Extracted data entries
# # # #

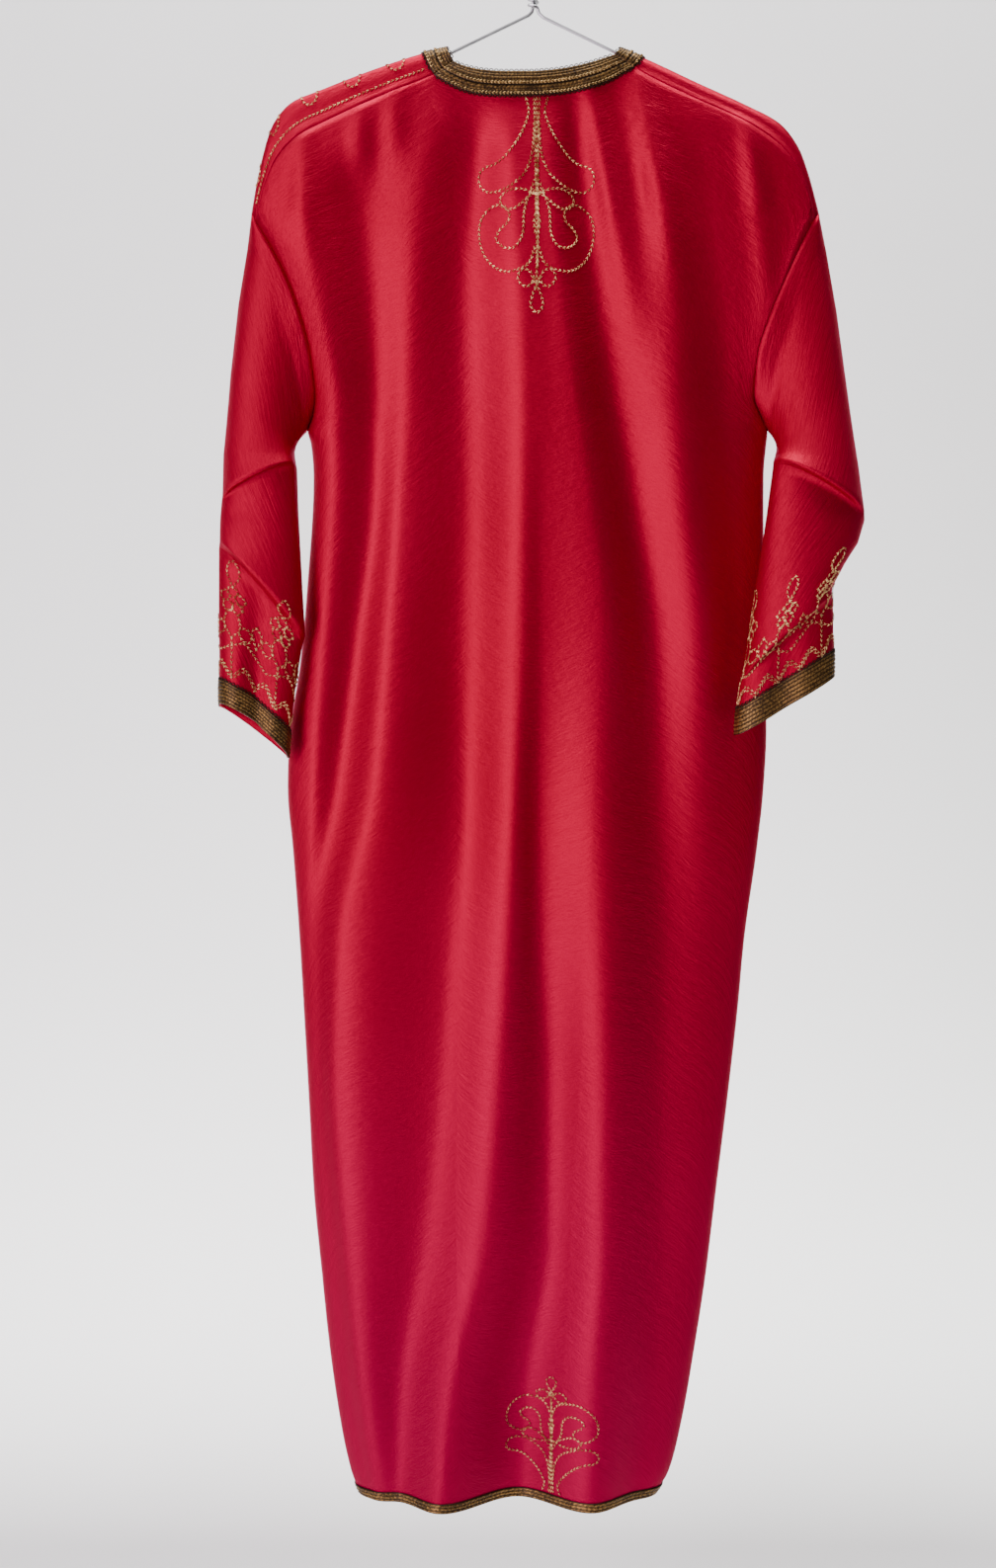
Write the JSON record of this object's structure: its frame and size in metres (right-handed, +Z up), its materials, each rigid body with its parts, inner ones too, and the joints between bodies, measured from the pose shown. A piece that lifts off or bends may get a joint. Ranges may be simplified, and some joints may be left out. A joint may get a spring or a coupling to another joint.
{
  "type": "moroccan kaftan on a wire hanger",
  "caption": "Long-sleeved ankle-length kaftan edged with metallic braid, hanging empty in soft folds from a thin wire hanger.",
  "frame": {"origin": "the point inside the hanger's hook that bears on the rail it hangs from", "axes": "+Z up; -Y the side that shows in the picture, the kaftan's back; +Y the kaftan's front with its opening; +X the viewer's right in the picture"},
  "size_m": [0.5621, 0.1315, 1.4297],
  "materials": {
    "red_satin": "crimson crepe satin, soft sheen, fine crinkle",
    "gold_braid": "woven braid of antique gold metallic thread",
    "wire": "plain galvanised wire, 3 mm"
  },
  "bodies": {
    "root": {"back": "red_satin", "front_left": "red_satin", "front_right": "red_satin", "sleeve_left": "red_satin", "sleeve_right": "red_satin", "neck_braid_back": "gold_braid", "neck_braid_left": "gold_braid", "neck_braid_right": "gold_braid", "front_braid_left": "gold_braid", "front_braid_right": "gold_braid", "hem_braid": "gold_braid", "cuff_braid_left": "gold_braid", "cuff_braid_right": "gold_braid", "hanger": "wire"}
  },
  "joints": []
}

# # # #

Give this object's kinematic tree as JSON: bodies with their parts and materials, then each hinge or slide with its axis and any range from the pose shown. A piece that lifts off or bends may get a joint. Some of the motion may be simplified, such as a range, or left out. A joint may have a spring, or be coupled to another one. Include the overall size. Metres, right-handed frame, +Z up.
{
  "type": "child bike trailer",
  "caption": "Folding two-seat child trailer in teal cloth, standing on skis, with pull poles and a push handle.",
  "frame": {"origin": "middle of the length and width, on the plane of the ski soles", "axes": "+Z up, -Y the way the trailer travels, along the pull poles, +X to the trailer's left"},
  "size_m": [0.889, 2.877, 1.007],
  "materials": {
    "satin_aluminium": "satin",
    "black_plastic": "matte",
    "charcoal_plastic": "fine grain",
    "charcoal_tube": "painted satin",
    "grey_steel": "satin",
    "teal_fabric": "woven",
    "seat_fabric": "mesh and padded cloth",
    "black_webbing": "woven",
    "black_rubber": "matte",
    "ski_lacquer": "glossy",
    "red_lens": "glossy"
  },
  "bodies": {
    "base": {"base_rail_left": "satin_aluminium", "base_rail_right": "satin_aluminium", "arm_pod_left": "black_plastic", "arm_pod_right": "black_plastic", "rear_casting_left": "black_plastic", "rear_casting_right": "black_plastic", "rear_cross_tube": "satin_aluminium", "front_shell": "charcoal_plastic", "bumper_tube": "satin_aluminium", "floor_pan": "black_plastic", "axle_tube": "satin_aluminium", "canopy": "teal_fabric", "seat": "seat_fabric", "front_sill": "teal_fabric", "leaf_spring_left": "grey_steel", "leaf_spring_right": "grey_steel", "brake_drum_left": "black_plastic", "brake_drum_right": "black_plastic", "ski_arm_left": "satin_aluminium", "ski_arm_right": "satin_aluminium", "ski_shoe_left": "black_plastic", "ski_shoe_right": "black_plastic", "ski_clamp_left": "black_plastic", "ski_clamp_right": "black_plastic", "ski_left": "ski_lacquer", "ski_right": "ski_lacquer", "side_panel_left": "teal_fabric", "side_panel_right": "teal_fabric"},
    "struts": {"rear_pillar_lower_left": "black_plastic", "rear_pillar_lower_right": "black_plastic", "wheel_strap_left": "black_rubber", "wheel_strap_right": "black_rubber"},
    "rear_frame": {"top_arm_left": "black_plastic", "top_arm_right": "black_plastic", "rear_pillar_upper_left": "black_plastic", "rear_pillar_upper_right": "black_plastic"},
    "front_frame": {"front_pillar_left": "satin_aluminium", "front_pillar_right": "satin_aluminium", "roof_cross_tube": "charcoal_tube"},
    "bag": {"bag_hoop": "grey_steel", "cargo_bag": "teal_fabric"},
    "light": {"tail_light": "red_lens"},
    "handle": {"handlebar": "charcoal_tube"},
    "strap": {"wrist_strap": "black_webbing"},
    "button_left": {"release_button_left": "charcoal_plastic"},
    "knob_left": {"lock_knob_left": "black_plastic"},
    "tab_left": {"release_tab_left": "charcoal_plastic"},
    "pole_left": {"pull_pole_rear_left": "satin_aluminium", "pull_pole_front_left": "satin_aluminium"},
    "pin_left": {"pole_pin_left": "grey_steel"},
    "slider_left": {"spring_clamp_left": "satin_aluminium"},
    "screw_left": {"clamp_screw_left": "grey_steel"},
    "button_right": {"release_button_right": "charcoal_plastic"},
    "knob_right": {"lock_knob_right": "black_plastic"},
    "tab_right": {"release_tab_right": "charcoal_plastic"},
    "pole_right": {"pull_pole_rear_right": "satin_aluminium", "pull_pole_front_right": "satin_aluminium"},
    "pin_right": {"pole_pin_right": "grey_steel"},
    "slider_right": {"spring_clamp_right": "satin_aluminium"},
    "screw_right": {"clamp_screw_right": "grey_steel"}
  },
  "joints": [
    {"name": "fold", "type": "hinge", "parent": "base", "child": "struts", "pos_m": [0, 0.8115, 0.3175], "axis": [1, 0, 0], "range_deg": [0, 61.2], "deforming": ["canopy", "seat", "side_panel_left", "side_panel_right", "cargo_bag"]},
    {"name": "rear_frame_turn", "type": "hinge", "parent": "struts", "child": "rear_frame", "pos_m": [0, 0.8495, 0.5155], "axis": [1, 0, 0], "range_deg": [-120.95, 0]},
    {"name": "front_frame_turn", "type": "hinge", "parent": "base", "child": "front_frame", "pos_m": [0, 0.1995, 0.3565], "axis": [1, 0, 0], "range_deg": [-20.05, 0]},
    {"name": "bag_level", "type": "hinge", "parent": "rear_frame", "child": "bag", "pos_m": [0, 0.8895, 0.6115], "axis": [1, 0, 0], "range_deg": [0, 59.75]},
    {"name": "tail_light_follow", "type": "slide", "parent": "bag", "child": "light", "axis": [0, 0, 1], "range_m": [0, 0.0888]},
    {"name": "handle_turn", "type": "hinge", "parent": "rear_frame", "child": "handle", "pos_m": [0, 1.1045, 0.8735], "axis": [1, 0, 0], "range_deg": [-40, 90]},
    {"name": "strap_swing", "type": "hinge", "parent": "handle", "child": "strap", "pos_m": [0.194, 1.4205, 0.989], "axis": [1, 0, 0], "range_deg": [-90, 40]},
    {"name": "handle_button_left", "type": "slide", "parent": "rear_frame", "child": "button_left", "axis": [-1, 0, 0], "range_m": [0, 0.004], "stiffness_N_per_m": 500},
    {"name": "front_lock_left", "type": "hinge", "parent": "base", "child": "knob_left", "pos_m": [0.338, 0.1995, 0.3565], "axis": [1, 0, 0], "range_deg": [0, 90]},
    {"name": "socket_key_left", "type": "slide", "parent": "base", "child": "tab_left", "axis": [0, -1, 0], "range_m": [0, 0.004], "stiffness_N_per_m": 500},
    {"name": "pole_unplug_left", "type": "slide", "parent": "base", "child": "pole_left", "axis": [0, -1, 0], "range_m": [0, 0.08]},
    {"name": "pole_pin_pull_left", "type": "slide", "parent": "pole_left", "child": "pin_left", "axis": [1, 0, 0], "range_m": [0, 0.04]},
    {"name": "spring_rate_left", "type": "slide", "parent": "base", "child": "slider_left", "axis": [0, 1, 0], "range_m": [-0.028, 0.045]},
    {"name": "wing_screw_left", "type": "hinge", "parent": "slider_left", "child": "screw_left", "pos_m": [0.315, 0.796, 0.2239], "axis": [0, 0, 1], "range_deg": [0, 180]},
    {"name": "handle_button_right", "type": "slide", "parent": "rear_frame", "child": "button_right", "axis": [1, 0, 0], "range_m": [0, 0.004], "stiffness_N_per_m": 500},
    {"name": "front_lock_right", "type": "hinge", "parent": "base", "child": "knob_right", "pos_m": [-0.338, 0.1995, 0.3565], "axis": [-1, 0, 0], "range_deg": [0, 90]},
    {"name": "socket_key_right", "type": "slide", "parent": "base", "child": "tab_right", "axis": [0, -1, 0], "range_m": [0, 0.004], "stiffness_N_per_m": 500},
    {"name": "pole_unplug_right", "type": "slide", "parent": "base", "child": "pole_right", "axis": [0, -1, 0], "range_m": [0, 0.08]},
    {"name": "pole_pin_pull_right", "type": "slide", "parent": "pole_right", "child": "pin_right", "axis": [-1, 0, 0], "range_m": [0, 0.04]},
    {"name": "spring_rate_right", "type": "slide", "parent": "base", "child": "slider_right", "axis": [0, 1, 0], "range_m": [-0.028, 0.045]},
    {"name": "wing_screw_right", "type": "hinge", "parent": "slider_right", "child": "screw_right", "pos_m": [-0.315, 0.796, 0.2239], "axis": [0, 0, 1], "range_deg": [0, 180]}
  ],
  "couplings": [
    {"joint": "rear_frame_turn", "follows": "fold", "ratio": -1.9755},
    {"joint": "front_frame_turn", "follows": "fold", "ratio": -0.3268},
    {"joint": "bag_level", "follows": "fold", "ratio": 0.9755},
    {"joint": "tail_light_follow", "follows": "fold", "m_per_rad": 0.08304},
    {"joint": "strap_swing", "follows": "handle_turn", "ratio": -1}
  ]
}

# # # #

_DIRECTIVE_
Count how many lines of the data include the word "piece". Your reply should be that number alone.

_WRITTEN RESPONSE_
2